* begin THE DATA *

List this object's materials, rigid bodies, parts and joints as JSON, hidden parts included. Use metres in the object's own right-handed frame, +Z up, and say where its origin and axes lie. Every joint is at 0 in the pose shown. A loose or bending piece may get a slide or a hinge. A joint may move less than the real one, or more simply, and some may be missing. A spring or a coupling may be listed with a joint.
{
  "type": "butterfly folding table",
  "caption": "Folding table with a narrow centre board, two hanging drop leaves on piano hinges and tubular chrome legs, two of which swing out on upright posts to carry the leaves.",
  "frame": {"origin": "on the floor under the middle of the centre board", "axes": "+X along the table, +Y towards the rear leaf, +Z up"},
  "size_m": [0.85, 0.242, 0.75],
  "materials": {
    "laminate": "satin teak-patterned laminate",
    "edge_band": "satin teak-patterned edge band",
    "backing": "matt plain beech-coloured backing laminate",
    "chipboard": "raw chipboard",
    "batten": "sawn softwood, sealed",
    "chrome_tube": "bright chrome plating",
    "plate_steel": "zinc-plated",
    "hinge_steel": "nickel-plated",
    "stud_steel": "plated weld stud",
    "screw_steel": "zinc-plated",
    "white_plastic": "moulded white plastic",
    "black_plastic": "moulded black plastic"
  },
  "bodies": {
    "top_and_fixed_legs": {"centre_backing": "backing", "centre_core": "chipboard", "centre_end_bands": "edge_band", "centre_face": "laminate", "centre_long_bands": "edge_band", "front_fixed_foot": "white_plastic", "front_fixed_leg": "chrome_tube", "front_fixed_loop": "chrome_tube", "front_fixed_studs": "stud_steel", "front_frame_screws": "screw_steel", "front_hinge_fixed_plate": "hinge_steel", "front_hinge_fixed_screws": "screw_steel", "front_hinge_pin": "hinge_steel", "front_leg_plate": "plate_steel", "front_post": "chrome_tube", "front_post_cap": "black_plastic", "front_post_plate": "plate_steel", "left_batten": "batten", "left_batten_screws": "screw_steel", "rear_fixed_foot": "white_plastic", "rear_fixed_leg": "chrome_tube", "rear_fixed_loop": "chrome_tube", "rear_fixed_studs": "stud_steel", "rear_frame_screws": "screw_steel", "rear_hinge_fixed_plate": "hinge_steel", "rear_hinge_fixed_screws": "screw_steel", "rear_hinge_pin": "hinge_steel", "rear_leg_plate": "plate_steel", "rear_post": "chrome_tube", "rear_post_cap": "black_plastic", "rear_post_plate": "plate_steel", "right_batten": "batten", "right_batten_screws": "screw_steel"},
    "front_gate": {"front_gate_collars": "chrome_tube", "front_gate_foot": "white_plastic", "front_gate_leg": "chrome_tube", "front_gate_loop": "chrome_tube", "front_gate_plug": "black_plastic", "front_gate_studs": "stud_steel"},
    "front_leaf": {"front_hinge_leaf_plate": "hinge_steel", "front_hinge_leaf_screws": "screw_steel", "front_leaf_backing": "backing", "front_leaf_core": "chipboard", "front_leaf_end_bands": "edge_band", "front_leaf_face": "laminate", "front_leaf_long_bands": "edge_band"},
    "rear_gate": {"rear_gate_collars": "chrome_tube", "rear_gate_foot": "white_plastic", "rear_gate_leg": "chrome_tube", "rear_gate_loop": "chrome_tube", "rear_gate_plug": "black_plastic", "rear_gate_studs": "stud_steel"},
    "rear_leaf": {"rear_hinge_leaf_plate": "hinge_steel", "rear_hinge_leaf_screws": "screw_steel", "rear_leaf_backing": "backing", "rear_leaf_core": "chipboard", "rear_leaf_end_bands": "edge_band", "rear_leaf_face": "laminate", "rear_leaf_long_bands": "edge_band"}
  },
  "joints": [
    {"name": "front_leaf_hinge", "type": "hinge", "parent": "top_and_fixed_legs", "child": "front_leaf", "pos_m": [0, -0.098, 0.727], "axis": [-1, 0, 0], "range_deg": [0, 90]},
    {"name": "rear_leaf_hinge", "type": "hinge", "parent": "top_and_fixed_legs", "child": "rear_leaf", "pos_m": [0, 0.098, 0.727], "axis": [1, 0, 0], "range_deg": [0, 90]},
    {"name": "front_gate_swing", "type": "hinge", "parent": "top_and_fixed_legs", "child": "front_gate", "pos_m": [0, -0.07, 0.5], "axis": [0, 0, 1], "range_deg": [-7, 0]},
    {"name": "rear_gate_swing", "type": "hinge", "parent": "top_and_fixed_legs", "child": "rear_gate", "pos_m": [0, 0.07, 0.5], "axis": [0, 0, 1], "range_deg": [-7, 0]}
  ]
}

* end THE DATA *
* begin THE DATA *

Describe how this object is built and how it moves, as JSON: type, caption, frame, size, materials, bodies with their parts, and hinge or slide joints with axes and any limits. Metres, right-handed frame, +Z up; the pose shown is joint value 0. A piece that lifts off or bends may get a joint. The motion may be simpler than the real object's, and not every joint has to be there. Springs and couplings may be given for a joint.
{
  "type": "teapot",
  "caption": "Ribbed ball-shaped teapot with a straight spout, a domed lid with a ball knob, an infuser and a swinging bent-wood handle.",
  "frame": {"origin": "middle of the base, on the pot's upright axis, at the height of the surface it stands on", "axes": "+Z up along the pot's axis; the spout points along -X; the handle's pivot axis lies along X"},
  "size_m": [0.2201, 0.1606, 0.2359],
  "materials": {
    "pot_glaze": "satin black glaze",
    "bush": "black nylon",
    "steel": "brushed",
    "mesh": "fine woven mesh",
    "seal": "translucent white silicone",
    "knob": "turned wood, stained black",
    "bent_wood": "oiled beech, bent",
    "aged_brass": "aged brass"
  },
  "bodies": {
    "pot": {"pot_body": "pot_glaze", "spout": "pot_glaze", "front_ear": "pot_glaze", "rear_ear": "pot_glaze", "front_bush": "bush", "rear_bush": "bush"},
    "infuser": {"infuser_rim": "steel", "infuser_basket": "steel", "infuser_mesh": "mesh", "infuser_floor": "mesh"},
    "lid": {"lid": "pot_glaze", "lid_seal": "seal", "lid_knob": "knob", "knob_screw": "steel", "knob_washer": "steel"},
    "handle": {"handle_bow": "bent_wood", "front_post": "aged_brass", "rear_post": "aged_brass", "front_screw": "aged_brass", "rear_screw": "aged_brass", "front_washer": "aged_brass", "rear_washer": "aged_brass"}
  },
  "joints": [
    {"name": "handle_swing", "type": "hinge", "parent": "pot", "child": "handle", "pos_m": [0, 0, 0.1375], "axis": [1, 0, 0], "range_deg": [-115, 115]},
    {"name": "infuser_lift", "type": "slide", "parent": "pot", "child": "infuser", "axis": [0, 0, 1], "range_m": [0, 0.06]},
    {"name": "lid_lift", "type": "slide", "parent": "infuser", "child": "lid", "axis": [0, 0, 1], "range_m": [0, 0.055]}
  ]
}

* end THE DATA *
* begin THE DATA *

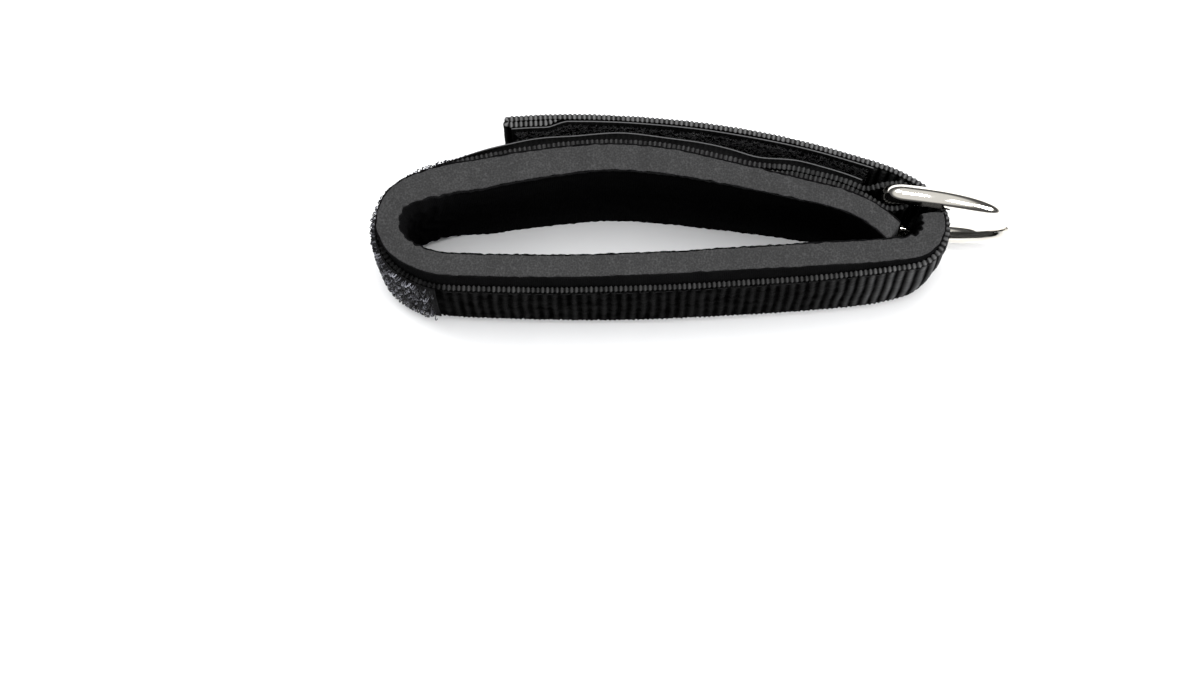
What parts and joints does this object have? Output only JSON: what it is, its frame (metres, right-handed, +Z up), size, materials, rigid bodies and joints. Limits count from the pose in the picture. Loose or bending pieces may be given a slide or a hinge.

* end THE DATA *

Copy out every line of the listing that contains the string "materials".

• **RESULT FOR THIS TASK**
List this object's materials, rigid bodies, parts and joints as JSON, hidden parts included. Use metres in the object's own right-handed frame, +Z up, and say where its origin and axes lie. Every joint is at 0 in the pose shown. A loose or bending piece may get a slide or a hinge. A joint may move less than the real one, or more simply, and some may be missing. A spring or a coupling may be listed with a joint.
  "materials": {
Describe how this object is built and how it moves, as JSON: type, caption, frame, size, materials, bodies with their parts, and hinge or slide joints with axes and any limits. Metres, right-handed frame, +Z up; the pose shown is joint value 0. A piece that lifts off or bends may get a joint. The motion may be simpler than the real object's, and not every joint has to be there. Springs and couplings may be given for a joint.
  "materials": {
What parts and joints does this object have? Output only JSON: what it is, its frame (metres, right-handed, +Z up), size, materials, rigid bodies and joints. Limits count from the pose in the picture. Loose or bending pieces may be given a slide or a hinge.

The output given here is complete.